* [Written exercise] Begin at the first line below and copy each line exactly, ending with the line where "wasm.setup();" appears.

* [Recorded information]
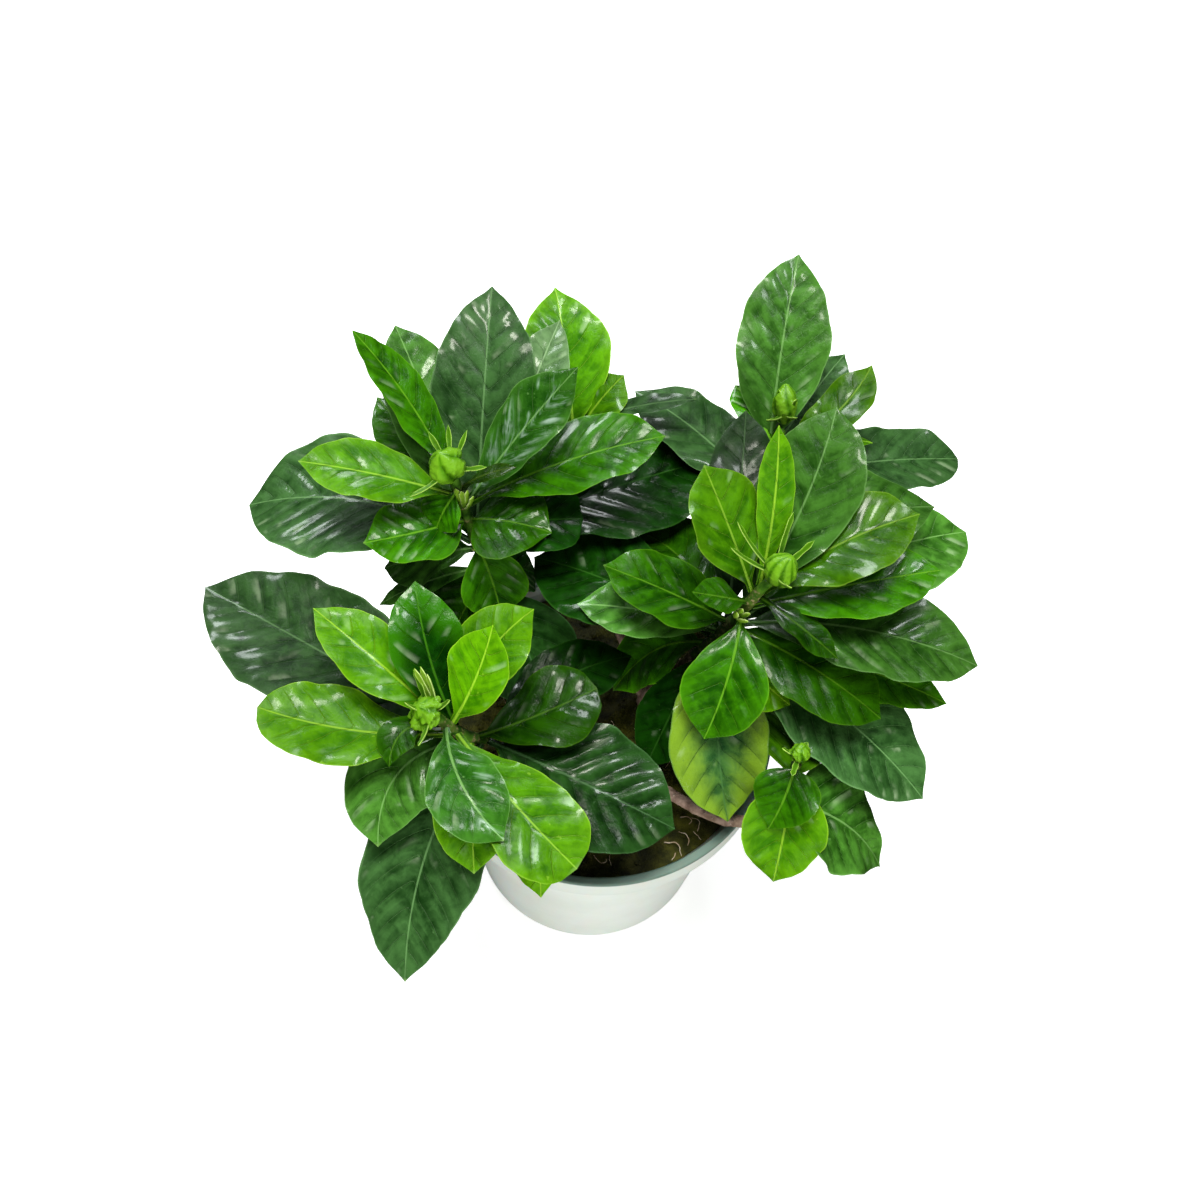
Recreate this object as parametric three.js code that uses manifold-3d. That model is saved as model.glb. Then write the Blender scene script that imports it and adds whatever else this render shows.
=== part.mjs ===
// A potted gardenia: a round plastic pot, soil, woody stems and six leafy shoots, five with a flower bud.
// Millimetres, +Z up, origin at the middle of the pot's flat base, with -Y towards the viewer.
import * as THREE from "three";
import { mergeVertices } from "three/addons/utils/BufferGeometryUtils.js";
import Module from "manifold-3d";

const wasm = await Module();
wasm.setup();

// The pot
const RIM_RADIUS = 62;
const RIM_WIDTH = 3;
const POT_HEIGHT = 110;
const BASE_RADIUS = 47.5;
const NECK_RADIUS = 55.5;
const LIP_DROP = 11;
const LIP_ROUND = 2;
const RIM_ROUND = 0.9;
const LEDGE_BELOW = 2;
const LEDGE_ABOVE = 4;
const BASE_CHAMFER = 1.5;
const WALL = 1.7;
const FLOOR = 2.6;
const DRAIN_COUNT = 8;
const DRAIN_RADIUS = 3.6;
const DRAIN_CIRCLE = 33;
const POT_SIDES = 40;
const HOLE_SIDES = 10;

// The soil
const SOIL_TOP = 101;
const SOIL_RELIEF = 1.6;
const SOIL_RINGS = [0.8, 0.55, 0.3];
const GAP = 0.3;
const ROOT_DEPTH = 34;
const CLEAR_OF_SOIL = 4;

// The stems
const WOOD_RADIUS = 2.4;
const GREEN_RADIUS = 1.9;
const GREEN_TAPER = 0.2;
const STEM_SIDES = 6;
const STEM_STEP = 8;

// The blades
const BLADE = 0.7;
const STALK_HALF = 1.2;
const STALK_THICK = 1.7;
const STALK_SHARE = 0.06;
const STALK_START = 0.8;
const TIP_HALF = 0.4;
const WAVE = 0.9;
const WAVES = 2;
const WAVE_SHIFT = 1.3;
const WAVE_HALF = 8;
const OLD_RISE = 1.05;
const YOUNG_RISE = 1.2;
const USUAL_FALL = 0.86;
const OLD_FOLD = 0.2;
const YOUNG_FOLD = 0.28;
const CURL = 0.45;
const SMALL_BLADE = 23;
const BIG_STATIONS = [0, 0.12, 0.27, 0.46, 0.66, 0.86, 1];
const SMALL_STATIONS = [0, 0.12, 0.3, 0.5, 0.7, 0.88, 1];
const BIG_COLUMNS = [-1, -0.5, 0, 0.5, 1];
const SMALL_COLUMNS = [-1, 0, 1];

// The buds
const BUD_STATIONS = [0, 0.18, 0.45, 0.72, 0.92, 1];
const BUD_SIDES = 8;
const BUD_RIDGE = 0.1;
const BUD_TWIST = 0.9;
const BUD_FOOT = 0.12;
const BUD_FOOT_RADIUS = 2;
const BUD_SPAN = 0.8;
const BUD_FULLNESS = 0.8;
const SEPAL_ROOT = 0.25;
const SEPAL_BEND = 0.12;
const SEPAL_STATIONS = [[0, 0.9], [0.6, 1.3], [1, 0.4]];

// Where the photograph was taken from: pixels of a 1200 x 1200 frame, in line with its middle
const VIEW = {
  middle: 600,
  focal: 1150,
  distance: 565,
  aim: new THREE.Vector3(-3, 117, 0),
  elevation: THREE.MathUtils.degToRad(58),
  roll: THREE.MathUtils.degToRad(-4.7),
};
const UP = new THREE.Vector3(0, 0, 1);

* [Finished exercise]
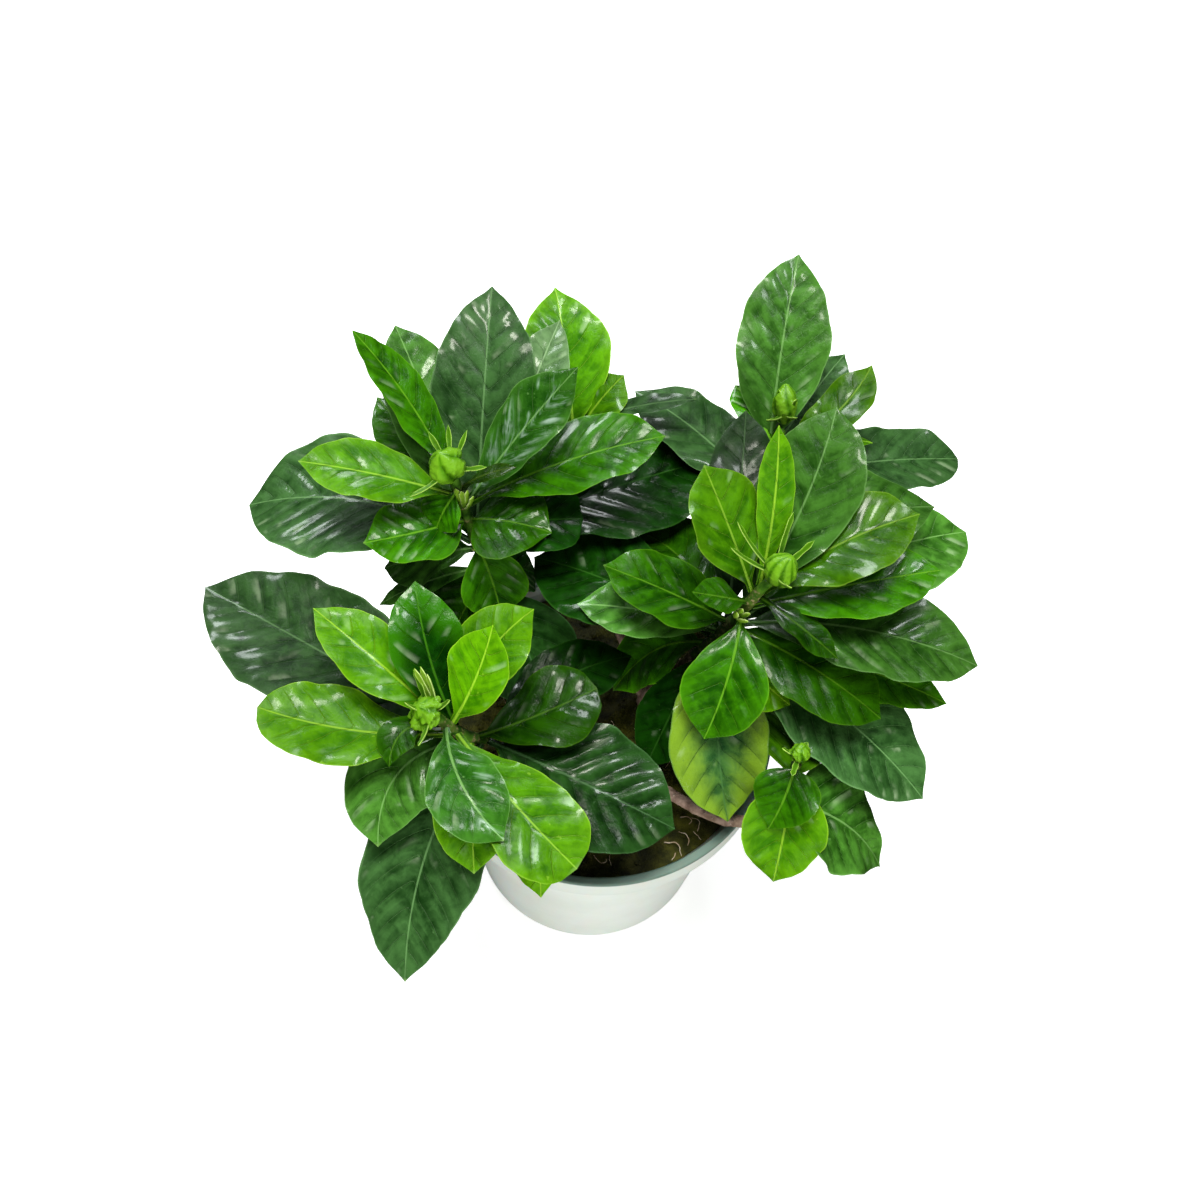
Recreate this object as parametric three.js code that uses manifold-3d. That model is saved as model.glb. Then write the Blender scene script that imports it and adds whatever else this render shows.
=== part.mjs ===
// A potted gardenia: a round plastic pot, soil, woody stems and six leafy shoots, five with a flower bud.
// Millimetres, +Z up, origin at the middle of the pot's flat base, with -Y towards the viewer.
import * as THREE from "three";
import { mergeVertices } from "three/addons/utils/BufferGeometryUtils.js";
import Module from "manifold-3d";

const wasm = await Module();
wasm.setup();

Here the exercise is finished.